At fit time, Annoy builds a forest of n_trees random projection trees over the validation features. More trees produce better recall at the cost of more memory and longer build times. At query time, search_k controls how many nodes are visited across all trees — higher values improve recall at the cost of slower queries. By default, search_k is set to n_trees * k.


Parameters

Parameter Type Default Description
k int 10 Number of neighbours
n_trees int 100 Number of trees in the forest. Higher = better recall, more memory
metric str "euclidean" Distance metric: "euclidean", "angular", "manhattan", "hamming", "dot"
search_k int n_trees * k Nodes visited per query.

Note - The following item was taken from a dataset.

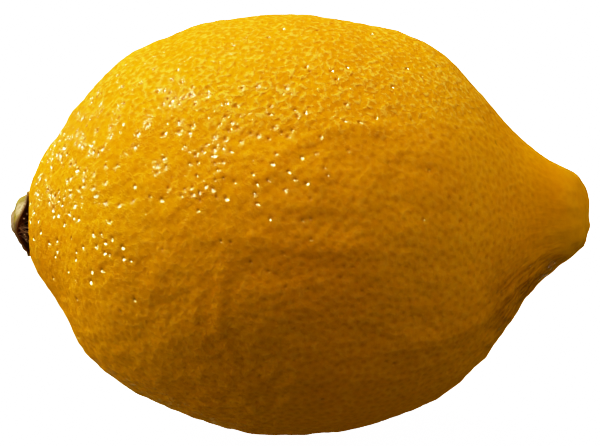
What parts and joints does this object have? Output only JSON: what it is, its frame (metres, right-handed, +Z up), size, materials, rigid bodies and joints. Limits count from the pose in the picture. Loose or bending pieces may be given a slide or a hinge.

Higher = better recall, slower queries

Dependencies

annoy>=1.17


Example

from deskit.des.knorau import KNORAU

router = KNORAU(task="classification", metric="accuracy", mode="max", k=20,
                preset="custom", finder="annoy", n_trees=100)
router.fit(X_val, y_val, val_preds)
weights = router.predict(x)

Notes

Annoy has a known bug on Apple Silicon (M1/M2/M3) where the index silently returns only 1 neighbour regardless of k. deskit detects this at fit time and raises a RuntimeError with instructions to switch to preset="fast" or preset="exact" instead.

Annoy does not have a built-in preset, and it is only available via preset="custom" with finder="annoy".